What the task requires
Output all lines exactly.

+ + +

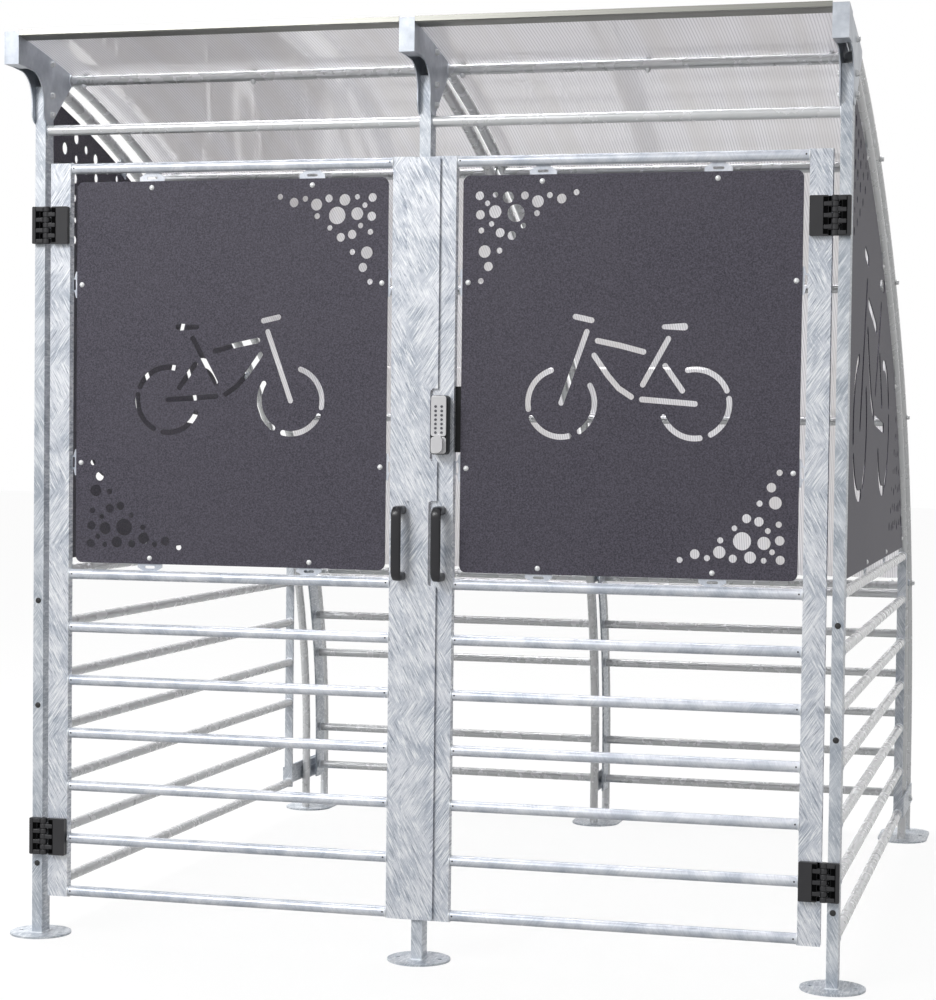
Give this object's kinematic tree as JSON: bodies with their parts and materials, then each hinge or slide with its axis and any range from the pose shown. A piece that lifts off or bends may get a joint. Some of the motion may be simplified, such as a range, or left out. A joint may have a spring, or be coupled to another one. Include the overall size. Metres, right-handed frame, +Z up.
{
  "type": "bike shelter",
  "caption": "Lockable bicycle shelter of galvanised tube with a curved translucent roof, perforated dark panels, open railings and a pair of hinged front doors.",
  "frame": {"origin": "on the ground under the middle of the shelter's bounding box", "axes": "+X to the right as seen from the doors, +Y from the doors to the back, +Z up"},
  "size_m": [2.24, 2.6191, 2.3365],
  "materials": {
    "tube": "hot-dip galvanised tube, satin",
    "flat_steel": "hot-dip galvanised plate and box section, satin",
    "door_steel": "hot-dip galvanised, streaked",
    "bracket": "hot-dip galvanised, dull",
    "roof_sheet": "twin-wall polycarbonate, translucent",
    "roof_edge": "mill aluminium profile",
    "panel": "fine-textured anthracite powder coat",
    "hinge": "black moulded plastic",
    "handle": "black moulded plastic",
    "lock": "satin silver paint",
    "lock_case": "black paint"
  },
  "bodies": {
    "shelter": {"front_post_left": "flat_steel", "front_post_centre": "flat_steel", "front_post_right": "flat_steel", "head_bracket_left": "bracket", "head_bracket_centre": "bracket", "head_bracket_right": "bracket", "rib_outer_left": "tube", "rib_outer_centre": "tube", "rib_outer_right": "tube", "rib_inner_left": "tube", "rib_inner_centre": "tube", "rib_inner_right": "tube", "rib_foot_left": "flat_steel", "rib_foot_centre": "flat_steel", "rib_foot_right": "flat_steel", "header_tubes": "tube", "purlins": "tube", "roof_sheet_left": "roof_sheet", "roof_sheet_right": "roof_sheet", "roof_edges": "roof_edge", "side_rails_left": "tube", "side_rails_right": "tube", "side_upright_left": "flat_steel", "side_upright_right": "flat_steel", "side_panel_left": "panel", "side_panel_right": "panel", "side_tabs_left": "flat_steel", "side_tabs_right": "flat_steel", "rear_rails_left": "tube", "rear_rails_right": "tube", "rear_strips_left": "flat_steel", "rear_strips_right": "flat_steel", "post_hinge_leaves": "hinge"},
    "door_left": {"door_frame_left": "door_steel", "door_panel_left": "panel", "door_hinge_leaves_left": "hinge", "handle_left": "handle"},
    "door_right": {"door_frame_right": "door_steel", "door_panel_right": "panel", "cover_strip": "door_steel", "door_hinge_leaves_right": "hinge", "handle_right": "handle", "lock_body": "lock", "lock_case": "lock_case"},
    "lock_knob": {"lock_knob": "lock"}
  },
  "joints": [
    {"name": "door_right_swing", "type": "hinge", "parent": "shelter", "child": "door_right", "pos_m": [1.018, -1.14442, 1], "axis": [0, 0, 1], "range_deg": [0, 110]},
    {"name": "door_left_swing", "type": "hinge", "parent": "shelter", "child": "door_left", "pos_m": [-1.018, -1.14442, 1], "axis": [0, 0, -1], "range_deg": [0, 110]},
    {"name": "lock_knob_turn", "type": "hinge", "parent": "door_right", "child": "lock_knob", "pos_m": [0.052, -1.17692, 1.3045], "axis": [0, -1, 0], "range_deg": [-90, 90], "stiffness_Nm_per_rad": 0.05}
  ],
  "couplings": [
    {"joint": "door_left_swing", "follows": "door_right_swing", "ratio": 1}
  ]
}
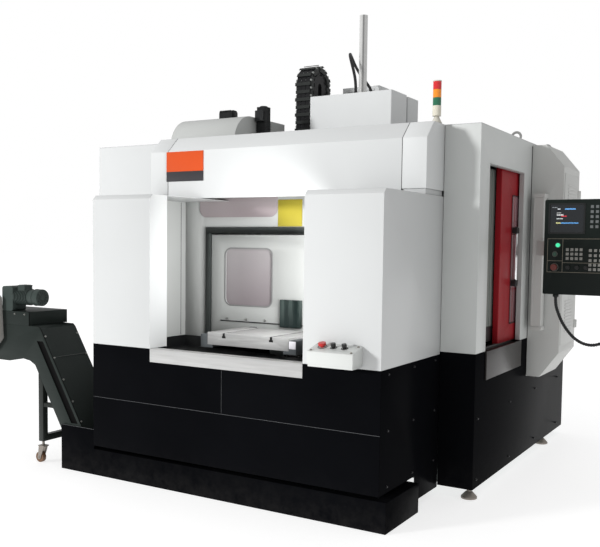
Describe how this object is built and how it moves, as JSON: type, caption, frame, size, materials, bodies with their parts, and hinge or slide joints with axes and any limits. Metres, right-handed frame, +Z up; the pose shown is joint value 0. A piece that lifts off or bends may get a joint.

+ + +

Reply to the exercise
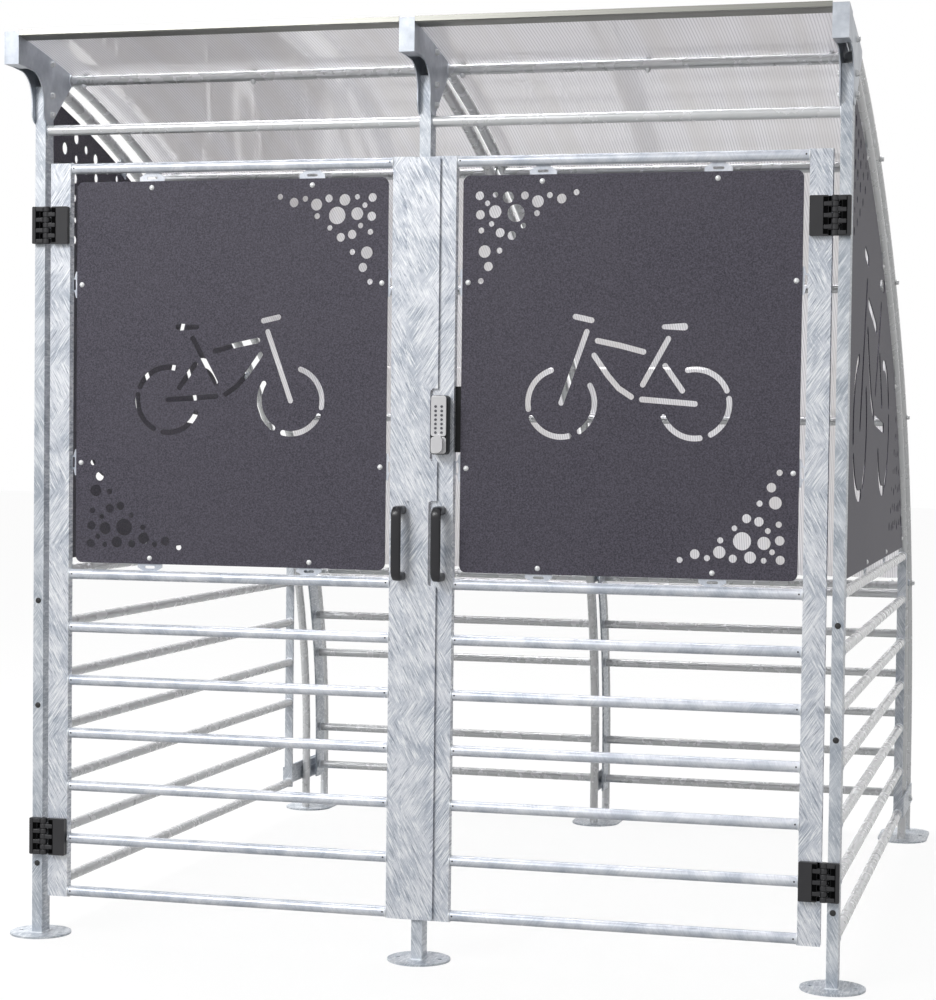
Give this object's kinematic tree as JSON: bodies with their parts and materials, then each hinge or slide with its axis and any range from the pose shown. A piece that lifts off or bends may get a joint. Some of the motion may be simplified, such as a range, or left out. A joint may have a spring, or be coupled to another one. Include the overall size. Metres, right-handed frame, +Z up.
{
  "type": "bike shelter",
  "caption": "Lockable bicycle shelter of galvanised tube with a curved translucent roof, perforated dark panels, open railings and a pair of hinged front doors.",
  "frame": {"origin": "on the ground under the middle of the shelter's bounding box", "axes": "+X to the right as seen from the doors, +Y from the doors to the back, +Z up"},
  "size_m": [2.24, 2.6191, 2.3365],
  "materials": {
    "tube": "hot-dip galvanised tube, satin",
    "flat_steel": "hot-dip galvanised plate and box section, satin",
    "door_steel": "hot-dip galvanised, streaked",
    "bracket": "hot-dip galvanised, dull",
    "roof_sheet": "twin-wall polycarbonate, translucent",
    "roof_edge": "mill aluminium profile",
    "panel": "fine-textured anthracite powder coat",
    "hinge": "black moulded plastic",
    "handle": "black moulded plastic",
    "lock": "satin silver paint",
    "lock_case": "black paint"
  },
  "bodies": {
    "shelter": {"front_post_left": "flat_steel", "front_post_centre": "flat_steel", "front_post_right": "flat_steel", "head_bracket_left": "bracket", "head_bracket_centre": "bracket", "head_bracket_right": "bracket", "rib_outer_left": "tube", "rib_outer_centre": "tube", "rib_outer_right": "tube", "rib_inner_left": "tube", "rib_inner_centre": "tube", "rib_inner_right": "tube", "rib_foot_left": "flat_steel", "rib_foot_centre": "flat_steel", "rib_foot_right": "flat_steel", "header_tubes": "tube", "purlins": "tube", "roof_sheet_left": "roof_sheet", "roof_sheet_right": "roof_sheet", "roof_edges": "roof_edge", "side_rails_left": "tube", "side_rails_right": "tube", "side_upright_left": "flat_steel", "side_upright_right": "flat_steel", "side_panel_left": "panel", "side_panel_right": "panel", "side_tabs_left": "flat_steel", "side_tabs_right": "flat_steel", "rear_rails_left": "tube", "rear_rails_right": "tube", "rear_strips_left": "flat_steel", "rear_strips_right": "flat_steel", "post_hinge_leaves": "hinge"},
    "door_left": {"door_frame_left": "door_steel", "door_panel_left": "panel", "door_hinge_leaves_left": "hinge", "handle_left": "handle"},
    "door_right": {"door_frame_right": "door_steel", "door_panel_right": "panel", "cover_strip": "door_steel", "door_hinge_leaves_right": "hinge", "handle_right": "handle", "lock_body": "lock", "lock_case": "lock_case"},
    "lock_knob": {"lock_knob": "lock"}
  },
  "joints": [
    {"name": "door_right_swing", "type": "hinge", "parent": "shelter", "child": "door_right", "pos_m": [1.018, -1.14442, 1], "axis": [0, 0, 1], "range_deg": [0, 110]},
    {"name": "door_left_swing", "type": "hinge", "parent": "shelter", "child": "door_left", "pos_m": [-1.018, -1.14442, 1], "axis": [0, 0, -1], "range_deg": [0, 110]},
    {"name": "lock_knob_turn", "type": "hinge", "parent": "door_right", "child": "lock_knob", "pos_m": [0.052, -1.17692, 1.3045], "axis": [0, -1, 0], "range_deg": [-90, 90], "stiffness_Nm_per_rad": 0.05}
  ],
  "couplings": [
    {"joint": "door_left_swing", "follows": "door_right_swing", "ratio": 1}
  ]
}
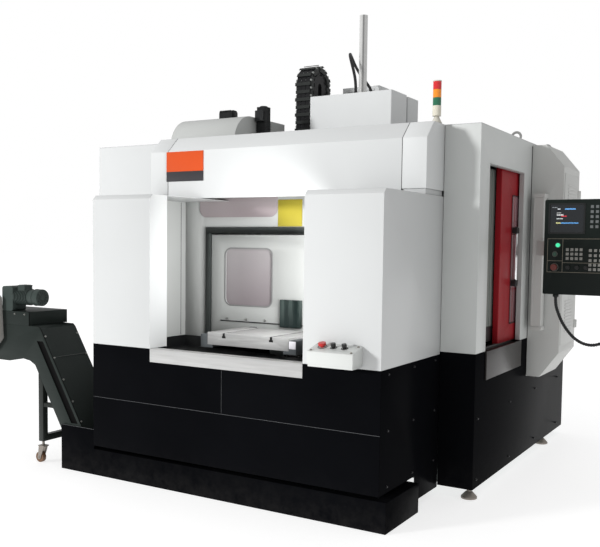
Describe how this object is built and how it moves, as JSON: type, caption, frame, size, materials, bodies with their parts, and hinge or slide joints with axes and any limits. Metres, right-handed frame, +Z up; the pose shown is joint value 0. A piece that lifts off or bends may get a joint.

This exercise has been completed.